Die Auftaktveranstaltung des diesjährigen Philosophicums verspricht eine spannende Diskussionsrunde, die sich unter dem Titel „Wie die Macht schmeckt“ zusammenfinden wird und den Staat aus der politischen Praxis heraus beleuchten wird. Alfred Gusenbauer, Franz Fischler, Günther Oettinger, Gerhard Schröder und Karel Schwarzenberg sind dafür angekündigt.
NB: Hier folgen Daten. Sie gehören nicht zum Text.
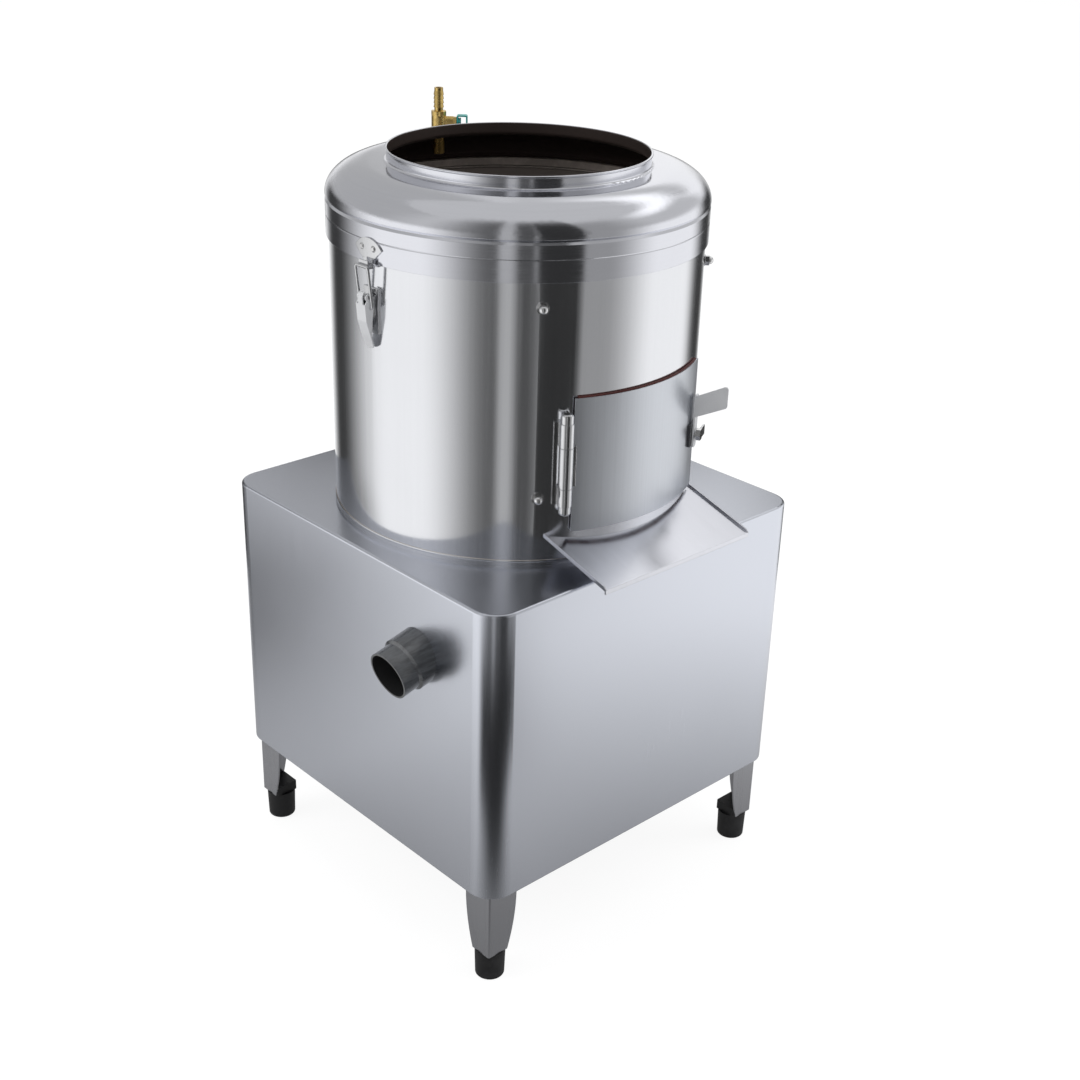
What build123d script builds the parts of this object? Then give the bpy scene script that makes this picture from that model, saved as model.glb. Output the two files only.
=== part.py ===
from build123d import *
import os
from math import asin, cos, degrees, hypot, radians, sin, sqrt, tan

# A floor-standing potato peeling machine, in millimetres.
# The origin is on the floor under the barrel's axis, +Z is up and the discharge door faces -Y.
# Azimuths are degrees about the barrel's axis, from -Y towards +X.

# Clearances and allowances shared by all pieces
cut_overrun = 3.0
seat_gap = 0.1
body_gap = 0.4
running_gap = 0.05
hole_gap = 0.5

# Base housing, a folded sheet box that is open underneath
base_side = 460.0
base_height = 341.0
base_corner_r = 30.0
base_edge_r = 3.0
base_sheet = 1.5
base_flange_w = 52.0
leg_height = 119.0
base_top_z = leg_height + base_height
base_half = base_side / 2
base_inner_half = base_half - base_sheet

# Legs and feet
leg_inset = 12.0
leg_sheet = 2.0
leg_top_w = 39.0
leg_middle_w = 36.0
leg_bottom_w = 27.0
leg_fold_r = 2.2
foot_height = 35.0
foot_block_h = 12.0
foot_block_w = 28.0
foot_top_r = 17.2
foot_bottom_r = 16.2
foot_edge_r = 2.0
foot_block_edge_r = 1.5
leg_middle_share = 0.44
leg_middle_z = foot_height + (leg_height - foot_height) * leg_middle_share
leg_face = base_half - leg_inset
foot_centre = leg_face - leg_sheet - foot_block_w / 2

# Barrel, a rolled sheet tube with a beaded foot and rim
barrel_r = 201.0
barrel_sheet = 1.2
barrel_rise = 330.0
rim_bead_r = 1.9
foot_bead_r = 1.6
foot_bead_lift = 5.5
barrel_top_z = base_top_z + barrel_rise
barrel_inner_r = barrel_r - barrel_sheet

# Doorway and door, both curved round the barrel
door_left_az = -24.9
door_right_az = 31.0
door_bottom_rise = 38.5
door_top_rise = 183.5
door_bottom_z = base_top_z + door_bottom_rise
door_top_z = base_top_z + door_top_rise
door_sheet = 1.5
door_side_lap_az = 4.0
door_latch_lap_az = 8.0
door_bottom_lap = 6.0
door_top_lap = 10.0
door_stand_off = 2.6
seal_top_reach = 1.3
seal_bottom_drop = 0.6
seal_side_az = 1.2
door_inner_r = barrel_r + door_stand_off
door_outer_r = door_inner_r + door_sheet
doorway_left_az = door_left_az + door_side_lap_az
doorway_right_az = door_right_az - door_latch_lap_az
doorway_bottom_z = door_bottom_z + door_bottom_lap
doorway_top_z = door_top_z - door_top_lap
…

Das Themenspektrum ist also breit gefächert und bietet somit vielfache Ansatz- und Diskussionspunkte für Staat und Politik. Dennoch wird das Philosophicum keine spezifisch philosophische Politik-Beratung oder Tipps für den politischen Alltag eines Politikers entwickeln oder anleiten. Beispiele aus der Geschichte belegen, dass so eine Beratung nicht automatisch von Erfolg gekrönt sein muss, weiß Konrad Paul Liessmann: „Platon war in der Politik-Beratung tätig und ist dabei glänzend gescheitert.“ Die Stärken des philosophischen Denkens, welche auch die Politik nützen könnte, ortet Liessmann nicht in einer direkten Beratertätigkeit einzelner Politiker durch Philosophen sondern vielmehr in der Präzision des Reflektierens, der begrifflichen Schärfe, in der generellen Kritik sowie in der Fähigkeit viele Konnotationen der Gesellschaftsentwicklung mitbedenken zu können. Darin sieht Liessmann in erster Linie auch die Aufgabe einer zeitgenössischen politischen Philosophie gegeben. Vom diesjährigen Philosophicum erhofft er sich eine spannende Mischung von Gedanken aus unterschiedlichsten Fachrichtungen und kontroverse Diskussionen. Besonders freut sich Liessmann auf den Vortrag des Vorarlberger Schriftstellers und Mitbegründers des Philosophicums, Michael Köhlmeier. Denn „es gibt ja nicht nur die fachspezifisch-wissenschaftliche Auseinandersetzung und Kritik am Staat, sondern vor allem auch eine literarisch-poetische“, meint Liessmann.